- Goal -
Return each line containing the string "with".

- Stored data -
┄┄┄┄┄┄┄┄┄┄

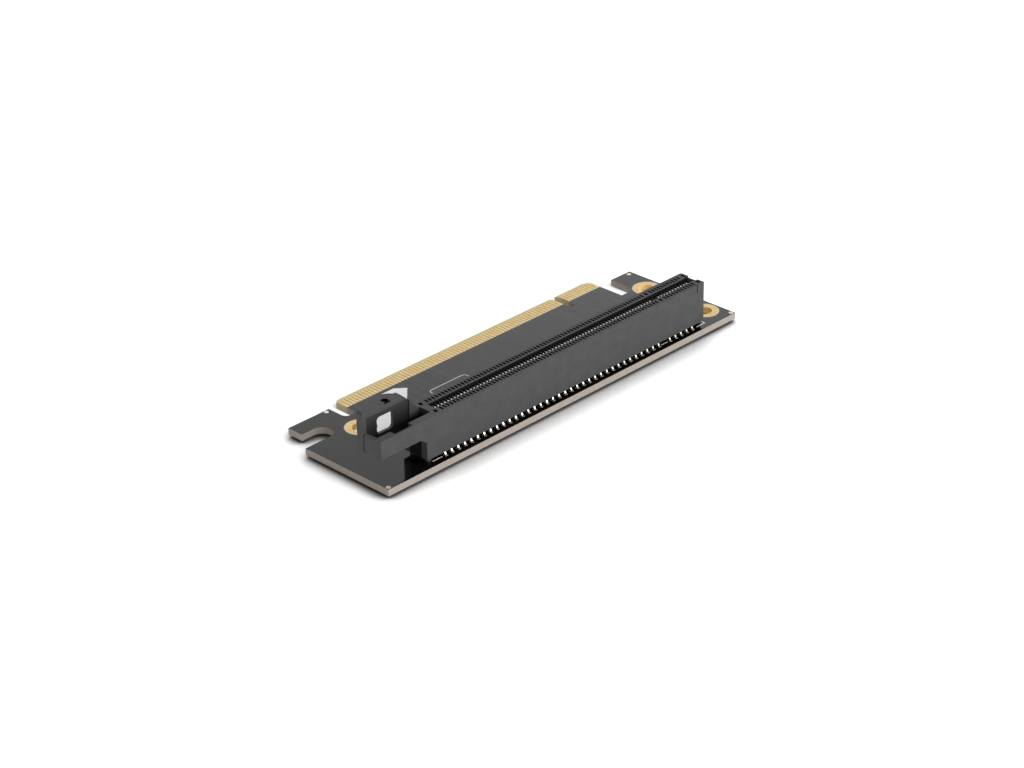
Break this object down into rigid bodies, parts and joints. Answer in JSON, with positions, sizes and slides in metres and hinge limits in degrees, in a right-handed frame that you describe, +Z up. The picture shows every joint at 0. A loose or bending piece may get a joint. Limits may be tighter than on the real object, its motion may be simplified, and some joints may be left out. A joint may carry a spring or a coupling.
{
  "type": "pcie riser card",
  "caption": "Flat riser board with a card-edge tongue along its back and an upright keyed card slot, with a retention loop, along its front.",
  "frame": {"origin": "on the board's underside, below the middle of the card slot", "axes": "+X along the slot towards its short section, +Y towards the card-edge tongue, +Z up out of the slot's mouth"},
  "size_m": [0.1152, 0.0384, 0.0185],
  "materials": {
    "board_laminate": "glossy black solder mask on glass-epoxy laminate",
    "housing_plastic": "satin moulded plastic",
    "finger_gold": "gold plated",
    "hole_gold": "gold plated",
    "pad_tin": "tinned",
    "contact_metal": "bright plated spring metal",
    "solder_tin": "solder",
    "print_white": "white printed ink"
  },
  "bodies": {
    "root": {"circuit_board": "board_laminate", "slot_housing": "housing_plastic", "corner_pads": "pad_tin", "edge_fingers_top_long": "finger_gold", "edge_fingers_top_short": "finger_gold", "hole_plating_left": "hole_gold", "hole_plating_rear_right": "hole_gold", "hole_plating_front_right": "hole_gold", "contacts_front_outer_long": "contact_metal", "contacts_front_outer_short": "contact_metal", "contacts_front_inner_long": "contact_metal", "contacts_front_inner_short": "contact_metal", "contacts_back_outer_long": "contact_metal", "contacts_back_outer_short": "contact_metal", "contacts_back_inner_long": "contact_metal", "contacts_back_inner_short": "contact_metal", "solder_front_outer": "solder_tin", "solder_front_inner": "solder_tin", "solder_back_outer": "solder_tin", "solder_back_inner": "solder_tin", "printed_outline": "print_white", "printed_frame": "print_white", "printed_label_patch": "print_white", "printed_serial_patch": "print_white"}
  },
  "joints": []
}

┄┄┄┄┄┄┄┄┄┄

- Written response -
Break this object down into rigid bodies, parts and joints. Answer in JSON, with positions, sizes and slides in metres and hinge limits in degrees, in a right-handed frame that you describe, +Z up. The picture shows every joint at 0. A loose or bending piece may get a joint. Limits may be tighter than on the real object, its motion may be simplified, and some joints may be left out. A joint may carry a spring or a coupling.
  "caption": "Flat riser board with a card-edge tongue along its back and an upright keyed card slot, with a retention loop, along its front.",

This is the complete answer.